[BEGIN]

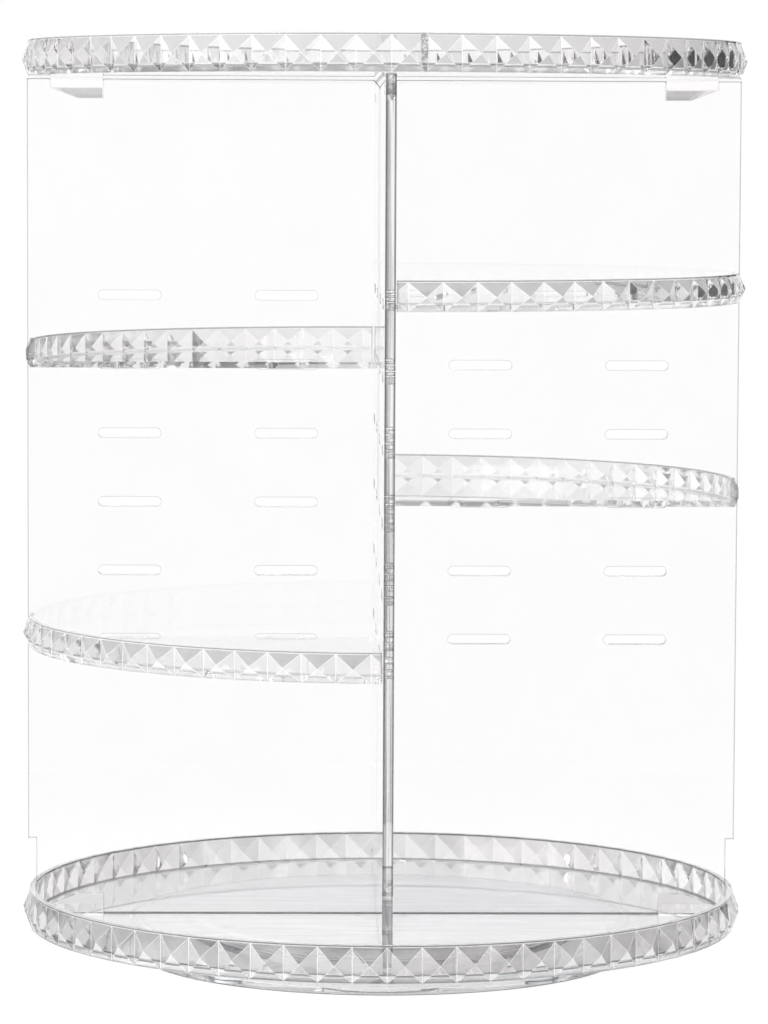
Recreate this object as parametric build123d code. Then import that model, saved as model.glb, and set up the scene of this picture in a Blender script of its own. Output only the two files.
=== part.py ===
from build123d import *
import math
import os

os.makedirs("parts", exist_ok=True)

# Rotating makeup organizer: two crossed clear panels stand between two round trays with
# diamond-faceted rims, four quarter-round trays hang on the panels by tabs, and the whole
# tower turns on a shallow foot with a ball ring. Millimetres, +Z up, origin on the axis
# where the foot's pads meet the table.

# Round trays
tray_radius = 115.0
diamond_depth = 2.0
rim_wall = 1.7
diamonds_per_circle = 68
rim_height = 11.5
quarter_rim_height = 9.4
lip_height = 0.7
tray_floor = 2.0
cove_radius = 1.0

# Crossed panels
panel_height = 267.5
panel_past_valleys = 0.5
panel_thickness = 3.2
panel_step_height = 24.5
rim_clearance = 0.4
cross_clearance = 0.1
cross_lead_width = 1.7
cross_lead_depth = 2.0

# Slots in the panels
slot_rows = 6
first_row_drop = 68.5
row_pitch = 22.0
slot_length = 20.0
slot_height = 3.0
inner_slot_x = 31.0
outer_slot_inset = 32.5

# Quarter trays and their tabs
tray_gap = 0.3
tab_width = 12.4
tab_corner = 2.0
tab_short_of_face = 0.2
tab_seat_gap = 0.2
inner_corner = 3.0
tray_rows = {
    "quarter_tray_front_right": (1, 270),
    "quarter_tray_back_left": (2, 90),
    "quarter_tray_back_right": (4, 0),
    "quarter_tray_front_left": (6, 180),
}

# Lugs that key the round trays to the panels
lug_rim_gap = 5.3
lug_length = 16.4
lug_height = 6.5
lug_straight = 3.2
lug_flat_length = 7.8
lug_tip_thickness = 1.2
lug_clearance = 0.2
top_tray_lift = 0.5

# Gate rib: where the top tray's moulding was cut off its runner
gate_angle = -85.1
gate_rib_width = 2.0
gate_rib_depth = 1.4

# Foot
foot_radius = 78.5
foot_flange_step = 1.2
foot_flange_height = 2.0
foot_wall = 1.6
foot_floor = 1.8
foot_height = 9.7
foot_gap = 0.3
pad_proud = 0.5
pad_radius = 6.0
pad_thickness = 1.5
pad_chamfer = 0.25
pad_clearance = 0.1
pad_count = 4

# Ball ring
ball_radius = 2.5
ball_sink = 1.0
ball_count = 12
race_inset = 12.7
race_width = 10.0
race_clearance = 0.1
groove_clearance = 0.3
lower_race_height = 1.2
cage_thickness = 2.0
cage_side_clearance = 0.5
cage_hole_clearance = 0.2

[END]

## Instruction
Using the material above, count the lines containing the word "that". Reply with the number alone.

## Task output
2